Prep Time: 15 Minutes
Total Time: 15 Minutes
Serves: 4 – easy to scale up or down

  • Made with arugula, avocado, pistachios, and shaved parmesan for a quick side with creamy, crunchy, and salty bites.
  • The dressing is a simple homemade lemon, olive oil, and honey mix
  • Pistachios add crunch instead of croutons

arugula salad ingredients

Ingredients

  • Baby Arugula or spinach (or a combination of both)
  • Avocado
  • Parmesan cheese
  • Unsalted roasted pistachios
  • Fresh lemon juice
  • Honey or maple syrup
  • Olive oil
  • Salt and pepper to taste (optional)

Missing an ingredient? Find a substitute with the ingredient swap assistant!

How to Make Baby Arugula Pistachio Salad

  1. Prepare: Rinse and dry the arugula (a salad spinner helps). Cut the avocado into chunks, then measure the pistachios.
  2. Mix the dressing: Whisk the lemon juice, honey and olive oil in a small jar, then set it aside.
  3. Combine the ingredients: Place the arugula, pistachios and avocado chunks into a large bowl.
  4. Add dressing: Pour half the dressing over the salad ingredients.
  5. Add cheese: Use a Y-vegetable peeler to shave the parmesan over the salad. Season with salt and pepper, toss and serve.
a collage of pictures showing the arugula steps

  • Add the dressing individually if you anticipate having leftovers which will prevent the salad from becoming soggy.
  • Use just enough dressing to moisten the salad and serve the remaining dressing on the side.
  • If you have extra salad dressing, store it in the refrigerator for up to a week.
  • For the best texture, store the greens separately and add the dressing and parmesan just before eating.
  • Swap the greens, nuts, cheese or citrus (lemon to orange) to match what you have.

Arugula Salad Variations

  • Greens – Don’t have arugula? Use baby greens, Boston lettuce, baby spinach, or any mix you like.
  • Nuts – Swap in toasted almonds, walnuts, pecans or cashews.
  • Orange – Change the flavor from lemon to orange by swapping in orange juice for lemon juice.
  • Cheese – Swap Parmesan cheese for feta, blue cheese crumbles, or goat cheese.
  • Fruit – Sweeten up this salad with sliced or chopped fresh fruit such as strawberries, blueberries, apples, pears, dried cranberries or pomegranate seeds.

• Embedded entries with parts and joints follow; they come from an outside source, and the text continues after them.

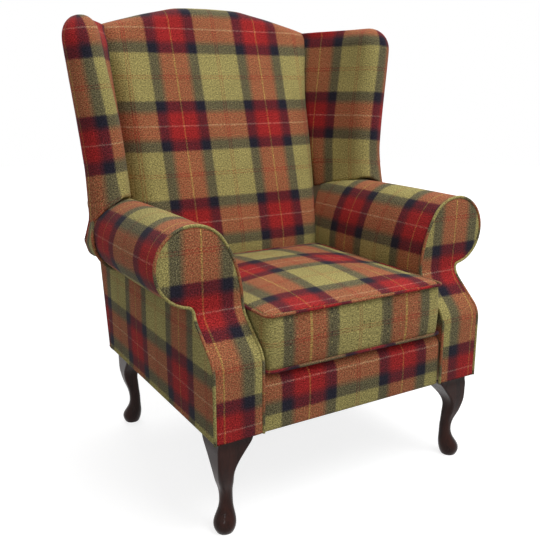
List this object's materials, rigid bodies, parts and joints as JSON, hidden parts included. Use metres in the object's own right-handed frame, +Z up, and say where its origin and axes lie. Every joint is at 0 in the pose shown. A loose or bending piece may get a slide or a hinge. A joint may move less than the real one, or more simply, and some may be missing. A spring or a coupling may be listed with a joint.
{
  "type": "wing armchair",
  "caption": "High-backed wing armchair with scroll arms, humped back, loose piped box cushion and cabriole legs, in tartan wool.",
  "frame": {"origin": "on the floor, under the centre of the chair's bounding box", "axes": "+Z up, -Y towards the front of the chair, +X to the right of someone who faces the chair; X = 0 is the plane of symmetry"},
  "size_m": [0.9074, 0.802, 1.103],
  "materials": {
    "tartan_wool": "woven wool in an olive, red and navy tartan with thin yellow, white and red lines",
    "mahogany": "dark mahogany stain under satin lacquer",
    "beech_frame": "plain sawn beech",
    "plywood": "raw plywood",
    "bolt_steel": "bright zinc",
    "webbing": "dark elastic webbing",
    "platform_cloth": "plain dark platform cloth over a felt pad",
    "black_lining": "thin black lining cloth",
    "cushion_foam": "cream foam",
    "zip_tape": "dark woven zip tape"
  },
  "bodies": {
    "chair": {"arm_left": "tartan_wool", "arm_post_left": "beech_frame", "arm_post_right": "beech_frame", "arm_rail_left": "beech_frame", "arm_rail_right": "beech_frame", "arm_right": "tartan_wool", "back_seat_rail": "beech_frame", "back_webbing": "webbing", "corner_block_front_left": "beech_frame", "corner_block_front_right": "beech_frame", "corner_block_rear_left": "beech_frame", "corner_block_rear_right": "beech_frame", "crest_rail": "beech_frame", "dust_cover": "black_lining", "facing_left": "tartan_wool", "facing_piping_left": "tartan_wool", "facing_piping_right": "tartan_wool", "facing_right": "tartan_wool", "front_rail_cover": "tartan_wool", "front_seat_rail": "beech_frame", "inside_back": "tartan_wool", "leg_bolt_front_left": "bolt_steel", "leg_bolt_front_right": "bolt_steel", "leg_bolt_rear_left": "bolt_steel", "leg_bolt_rear_right": "bolt_steel", "leg_front_left": "mahogany", "leg_front_right": "mahogany", "leg_rear_left": "mahogany", "leg_rear_right": "mahogany", "lower_back_rail": "beech_frame", "outside_arm_left": "tartan_wool", "outside_arm_right": "tartan_wool", "outside_back": "tartan_wool", "outside_wing_left": "tartan_wool", "outside_wing_right": "tartan_wool", "seat_deck": "platform_cloth", "seat_webbing_cross": "webbing", "seat_webbing_long": "webbing", "side_rail_left": "beech_frame", "side_rail_right": "beech_frame", "under_arm_piping_left": "tartan_wool", "under_arm_piping_right": "tartan_wool", "upright_left": "beech_frame", "upright_right": "beech_frame", "wing_board_left": "plywood", "wing_board_right": "plywood", "wing_left": "tartan_wool", "wing_piping_left": "tartan_wool", "wing_piping_right": "tartan_wool", "wing_right": "tartan_wool"},
    "seat_cushion": {"cushion_cover": "tartan_wool", "cushion_filling": "cushion_foam", "cushion_piping_bottom": "tartan_wool", "cushion_piping_top": "tartan_wool", "cushion_zip": "zip_tape"}
  },
  "joints": [
    {"name": "cushion_lift", "type": "slide", "parent": "chair", "child": "seat_cushion", "axis": [0, 0, 1], "range_m": [0, 0.32]}
  ]
}
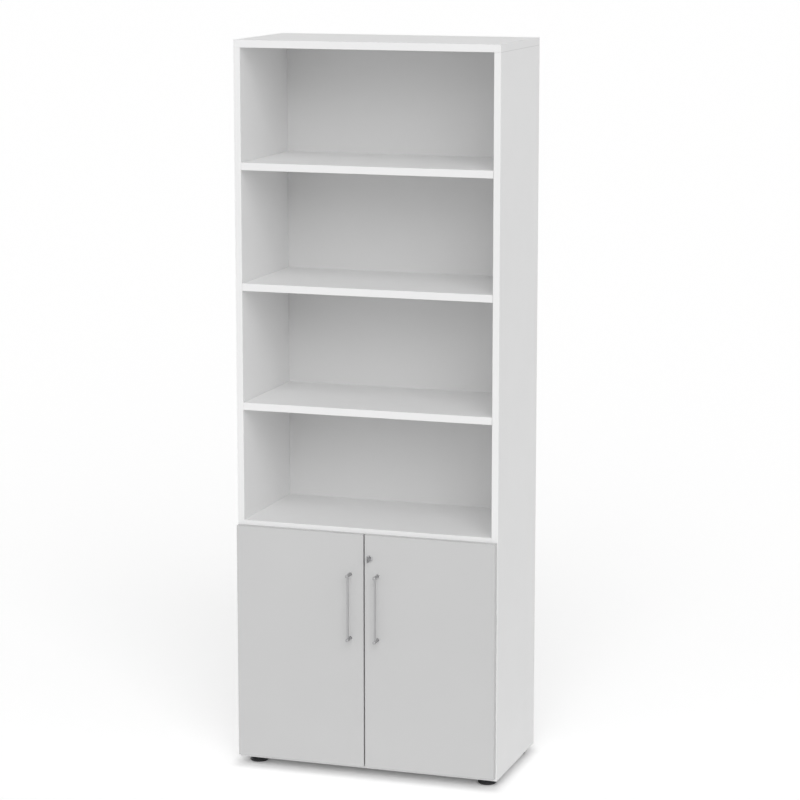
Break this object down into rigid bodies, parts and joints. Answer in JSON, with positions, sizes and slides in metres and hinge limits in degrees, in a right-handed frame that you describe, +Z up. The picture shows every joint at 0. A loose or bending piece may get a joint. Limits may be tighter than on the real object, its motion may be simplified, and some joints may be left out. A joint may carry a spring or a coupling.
{
  "type": "bookcase with cabinet doors",
  "caption": "Tall white bookcase with open shelves above a cupboard with two hinged doors, bar handles, a cylinder lock and levelling feet.",
  "frame": {"origin": "on the floor, in the middle of the overall width and of the overall depth with the handles", "axes": "+Z up, the doors face -Y, +X to the right of a person who faces the doors"},
  "size_m": [0.8, 0.4564, 2.156],
  "materials": {
    "white_board": "white melamine-faced chipboard, matt",
    "back_board": "white faced fibreboard, matt",
    "door_board": "light grey melamine-faced chipboard, matt",
    "dowel_wood": "plain beech",
    "zinc_steel": "zinc plated",
    "black_plastic": "black, moulded",
    "handle_metal": "satin grey",
    "hinge_steel": "nickel plated",
    "pin_steel": "bright drawn",
    "lock_chrome": "polished",
    "key_steel": "nickel plated",
    "lock_metal": "grey, satin",
    "guide_plastic": "light grey, moulded",
    "bumper_rubber": "clear grey, soft"
  },
  "bodies": {
    "carcass": {"back_panel": "back_board", "bottom_board": "white_board", "carcass_dowels": "dowel_wood", "cupboard_shelf": "white_board", "fixed_shelf": "white_board", "foot_sockets": "zinc_steel", "hinge_arm_pins_left": "pin_steel", "hinge_arm_pins_right": "pin_steel", "hinge_arm_screws": "zinc_steel", "hinge_arms_left": "hinge_steel", "hinge_arms_right": "hinge_steel", "hinge_plate_screws": "zinc_steel", "hinge_plates_left": "hinge_steel", "hinge_plates_right": "hinge_steel", "lock_strikes": "zinc_steel", "shelf_lower": "white_board", "shelf_middle": "white_board", "shelf_supports": "zinc_steel", "shelf_upper": "white_board", "side_panel_left": "white_board", "side_panel_right": "white_board", "top_board": "white_board"},
    "left_outer_links": {"hinge_outer_links_left": "hinge_steel"},
    "left_inner_links": {"hinge_inner_links_left": "hinge_steel"},
    "right_outer_links": {"hinge_outer_links_right": "hinge_steel"},
    "right_inner_links": {"hinge_inner_links_right": "hinge_steel"},
    "left_door": {"door_left": "door_board", "handle_bar_left": "handle_metal", "handle_posts_left": "handle_metal", "handle_screws_left": "zinc_steel", "hinge_cups_left": "hinge_steel", "hinge_cup_pins_left": "pin_steel", "door_screws_left": "zinc_steel", "slide_bolt_case": "lock_metal", "door_bumpers_left": "bumper_rubber"},
    "right_door": {"door_right": "door_board", "handle_bar_right": "handle_metal", "handle_posts_right": "handle_metal", "handle_screws_right": "zinc_steel", "hinge_cups_right": "hinge_steel", "hinge_cup_pins_right": "pin_steel", "door_screws_right": "zinc_steel", "lock_housing": "lock_chrome", "lock_case": "lock_metal", "lock_rod_guides": "guide_plastic", "door_bumpers_right": "bumper_rubber"},
    "lock_cylinder": {"lock_plug": "lock_chrome"},
    "key": {"lock_key": "key_steel"},
    "turning_rod": {"lock_rod": "zinc_steel", "lock_rod_hooks": "zinc_steel"},
    "bolt": {"slide_bolt": "zinc_steel"},
    "front_left_foot": {"foot_front_left": "black_plastic", "foot_spindle_front_left": "zinc_steel"},
    "front_right_foot": {"foot_front_right": "black_plastic", "foot_spindle_front_right": "zinc_steel"},
    "rear_left_foot": {"foot_rear_left": "black_plastic", "foot_spindle_rear_left": "zinc_steel"},
    "rear_right_foot": {"foot_rear_right": "black_plastic", "foot_spindle_rear_right": "zinc_steel"}
  },
  "joints": [
    {"name": "left_outer_link_turn", "type": "hinge", "parent": "carcass", "child": "left_outer_links", "pos_m": [-0.3477, -0.13555, 0.38315], "axis": [0, 0, -1], "range_deg": [-33, 0]},
    {"name": "left_door_swing", "type": "hinge", "parent": "left_outer_links", "child": "left_door", "pos_m": [-0.3838, -0.17485, 0.38315], "axis": [0, 0, -1], "range_deg": [0, 127.7]},
    {"name": "left_inner_link_turn", "type": "hinge", "parent": "carcass", "child": "left_inner_links", "pos_m": [-0.3647, -0.16825, 0.38315], "axis": [0, 0, -1], "range_deg": [-68, 0]},
    {"name": "right_outer_link_turn", "type": "hinge", "parent": "carcass", "child": "right_outer_links", "pos_m": [0.3477, -0.13555, 0.38315], "axis": [0, 0, 1], "range_deg": [-33, 0]},
    {"name": "right_door_swing", "type": "hinge", "parent": "right_outer_links", "child": "right_door", "pos_m": [0.3838, -0.17485, 0.38315], "axis": [0, 0, 1], "range_deg": [0, 127.7]},
    {"name": "right_inner_link_turn", "type": "hinge", "parent": "carcass", "child": "right_inner_links", "pos_m": [0.3647, -0.16825, 0.38315], "axis": [0, 0, 1], "range_deg": [-68, 0]},
    {"name": "lock_turn", "type": "hinge", "parent": "right_door", "child": "lock_cylinder", "pos_m": [0.017, -0.19225, 0.6643], "axis": [0, 1, 0], "range_deg": [0, 90]},
    {"name": "rod_turn", "type": "hinge", "parent": "right_door", "child": "turning_rod", "pos_m": [0.017, -0.15925, 0.385], "axis": [0, 0, 1], "range_deg": [0, 90]},
    {"name": "key_pull", "type": "slide", "parent": "lock_cylinder", "child": "key", "axis": [0, -1, 0], "range_m": [0, 0.026]},
    {"name": "bolt_slide", "type": "slide", "parent": "left_door", "child": "bolt", "axis": [0, 0, 1], "range_m": [0, 0.012]},
    {"name": "front_left_foot_adjust", "type": "slide", "parent": "carcass", "child": "front_left_foot", "axis": [0, 0, -1], "range_m": [0, 0.012]},
    {"name": "front_right_foot_adjust", "type": "slide", "parent": "carcass", "child": "front_right_foot", "axis": [0, 0, -1], "range_m": [0, 0.012]},
    {"name": "rear_left_foot_adjust", "type": "slide", "parent": "carcass", "child": "rear_left_foot", "axis": [0, 0, -1], "range_m": [0, 0.012]},
    {"name": "rear_right_foot_adjust", "type": "slide", "parent": "carcass", "child": "rear_right_foot", "axis": [0, 0, -1], "range_m": [0, 0.012]}
  ],
  "couplings": [
    {"joint": "left_outer_link_turn", "follows": "left_door_swing", "ratio": -0.25628},
    {"joint": "left_inner_link_turn", "follows": "left_door_swing", "ratio": -0.52789},
    {"joint": "right_outer_link_turn", "follows": "right_door_swing", "ratio": -0.25628},
    {"joint": "right_inner_link_turn", "follows": "right_door_swing", "ratio": -0.52789},
    {"joint": "lock_turn", "follows": "rod_turn", "ratio": 1}
  ]
}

Can I Make This Salad Ahead of Time?

Yes. Even though this salad is simple to put together, it can be assembled a few hours ahead of time and stored in the refrigerator without the cheese and dressing. If time allows, I recommend not cutting the avocado until just before serving to keep it fresh and green

Just before serving, add the salad dressing and shave the cheese.

How to Store Leftover Arugula Salad With Pistachios

Leftover salad can be stored for up to two days in the refrigerator in an airtight container.

an overhead view of arugula salad on plate

What Goes Best With Baby Arugula Salad

This salad tastes great with almost anything. For a delicious meal try it with:

How do you prepare arugula for a salad?

Rinse and dry baby arugula well since it is usually eaten raw. A salad spinner helps it dry faster. If you use mature arugula, trim the thicker stems and give the leaves a rough chop.

Can I use mature arugula to make this salad instead of baby arugula?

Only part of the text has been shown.